My fantasy is but one version of what reclaiming our projections and making some restitution for our collective shadow might look like. But while fantasy is fun, tangible, concrete practices for healing the personal and collective shadow have never been more urgent because at this moment, the United States has never been closer to the abyss of institutionalized fascism in tandem with institutionalized racism.

Mirroring Adolph Hitler, Donald Trump has cast a spell over the minds of the economically and politically victimized masses of Americans who in their desperation seek a scapegoat onto which they may project their misery. Furthermore, in the name of disavowing “political correctness,” he has given them exquisite permission to blame, bad-mouth, and ban “the other.”

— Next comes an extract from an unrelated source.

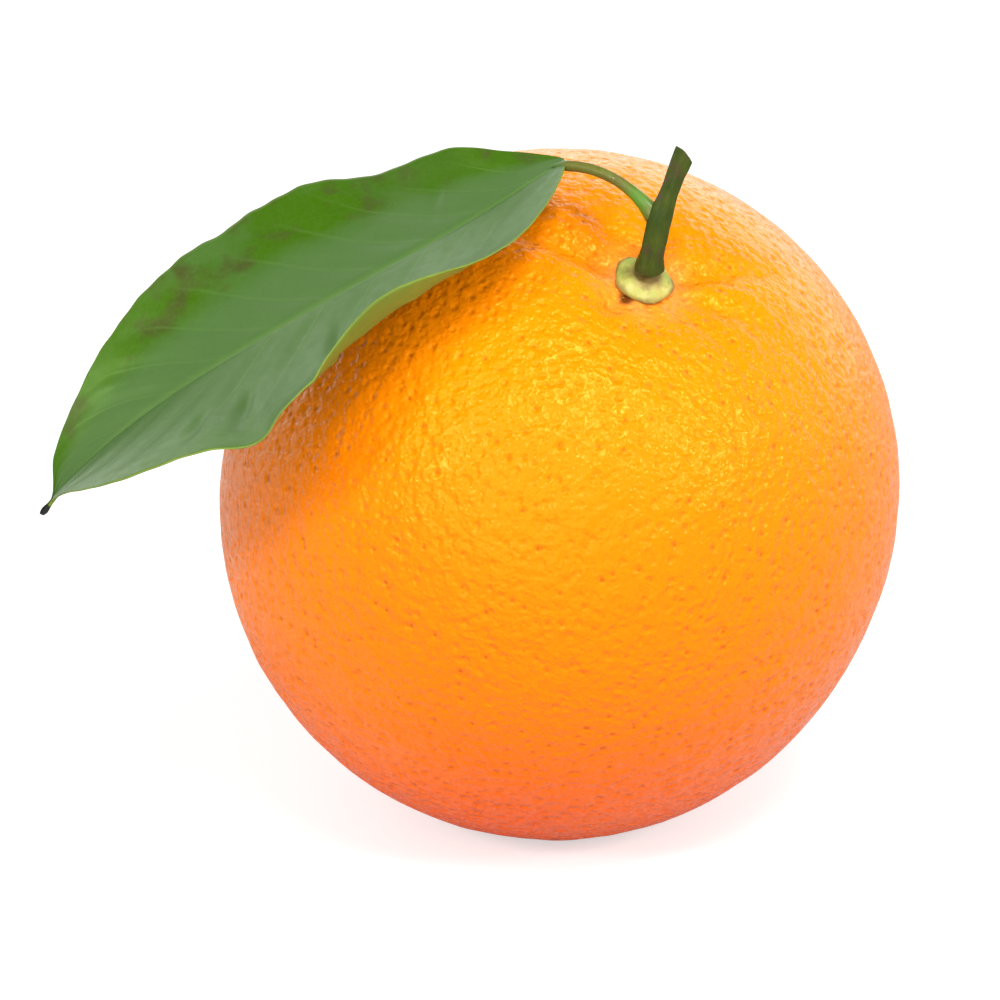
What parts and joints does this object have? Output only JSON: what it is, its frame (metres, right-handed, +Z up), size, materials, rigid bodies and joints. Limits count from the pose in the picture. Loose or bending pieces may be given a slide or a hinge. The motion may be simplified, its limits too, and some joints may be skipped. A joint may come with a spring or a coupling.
{
  "type": "orange with stem and leaf",
  "caption": "Whole round orange with a lobed calyx, a short cut stem and one folded leaf on its stalk.",
  "frame": {"origin": "centre of the small flat spot that the fruit rests on", "axes": "+Z up, out of the surface it rests on; the leaf lies along X and points to -X; the stem end faces up, to +X and to -Y"},
  "size_m": [0.0988, 0.0827, 0.0856],
  "materials": {
    "rind": "glossy pebbled orange rind",
    "calyx_green": "matt pale yellow-green, brown at the lobe tips",
    "twig_green": "matt dark green bark",
    "stalk_green": "satin olive green",
    "leaf_green": "waxy satin green, paler underneath"
  },
  "bodies": {
    "root": {"fruit": "rind", "calyx": "calyx_green", "stem": "twig_green", "petiole": "stalk_green", "leaf_blade": "leaf_green"}
  },
  "joints": []
}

I concur with Chris Hedges that “There is only one way left to blunt the yearning for fascism coalescing around Trump. It is to build, as fast as possible, movements or parties that declare war on corporate power, engage in sustained acts of civil disobedience and seek to reintegrate the disenfranchised—the “losers”—back into the economy and political life of the country. This movement will never come out of the Democratic Party.”

In addition to building an external movement of resistance, we must also commit to doing the inner work of personal and collective shadow healing. Jung famously said that eighty-percent of the shadow is pure gold, meaning that if we are willing to mine its dark energies of the shadow, we can increase our capacity for compassion, wholeness, cooperation, and joy.